Likely pathway 2026 to 2027.
2. PPAs with existing gas and hydro assets
This is the path of least resistance – no planning approval, no capex outlay, counterparty takes the fuel risk. However the data centre developer will be competing for supply and it only offers firming on someone else’s terms.
EnergyAustralia’s Marulan Gas Power Station planned upgraded capacity to 1.43GW by 2032 is a clear signal this could be the short to medium term option for data centres following Eraring exit in 2029.
Likely pathway 2026 to 2029+.
Below are the current options for a firming PPA:
3. On-site battery storage
Offers a method to manage short-duration gaps, reduce peak demand draw and provide grid stability services that regulators are increasingly expecting from large loads.
It is likely government will mandate on-site storage to be co-located with data centre builds.
Available now onwards.
4. Co-locate with an existing coal, hydro or gas-fired power station
Option for data centres is to co-locate with an existing coal-fired power station, hydro or gas-fired power station to unlock firming capacity requirement.
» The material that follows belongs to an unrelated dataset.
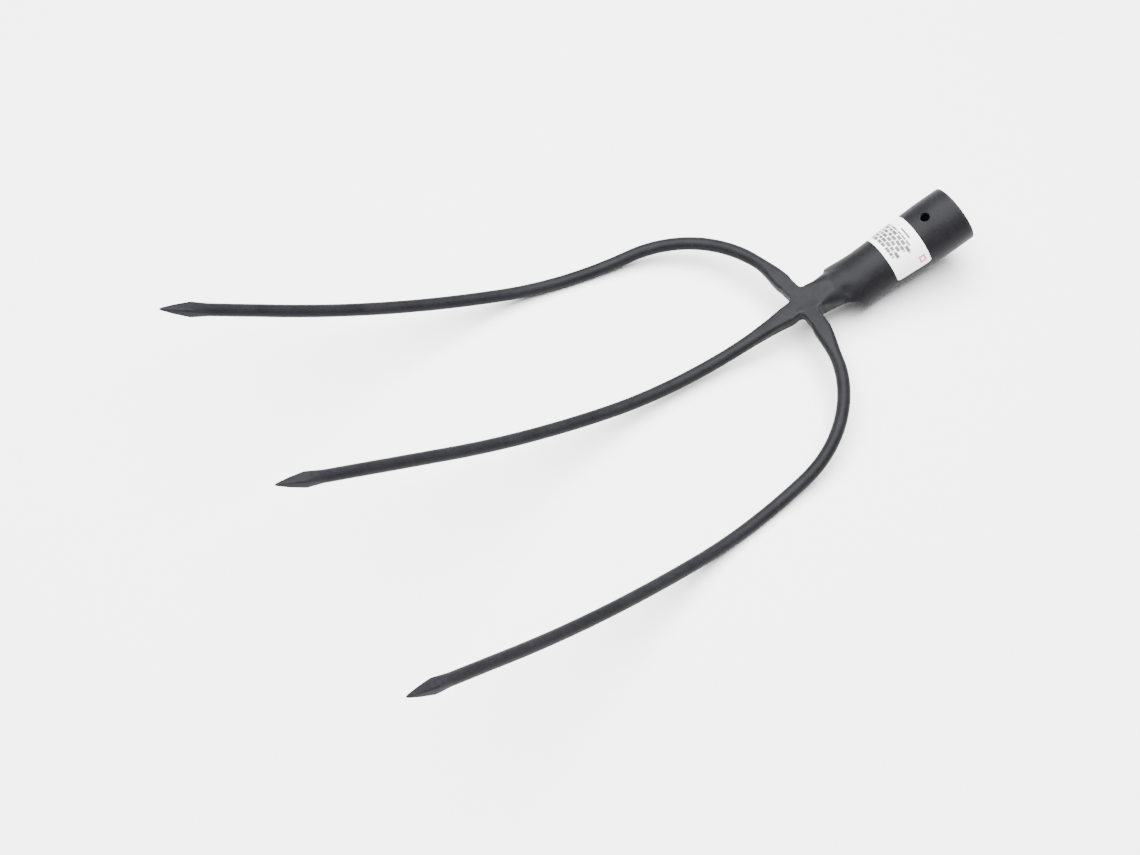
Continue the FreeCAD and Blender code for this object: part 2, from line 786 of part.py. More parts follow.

This has the advantage of accessing existing high-voltage switchyard and transmission infrastructure already in place.
Constraint is the Commonwealth Government now expects new data centres to fully offset their demand through investment in renewables and storage, which limits how far co-location with coal and gas can be pointed at the load.
Available now onwards.
5. Behind-the-meter gas generation
A captive gas peaker removes the dependence on gid firming availability entirely, especially with the sequencing risks that could occur following Eraring, the largest coal-fired power station in the NEM. This is the most capital intensive, dependent on fuel supply and planning approval.
Likely pathway 2029 onwards.
So is a data centre funding the capacity payments for a gas or hydro PPA? Or is it actually more in the long term interests to begin to de-risk and start the planning approvals now for a generation asset that can be fully controlled by the data centre behind-the-meter.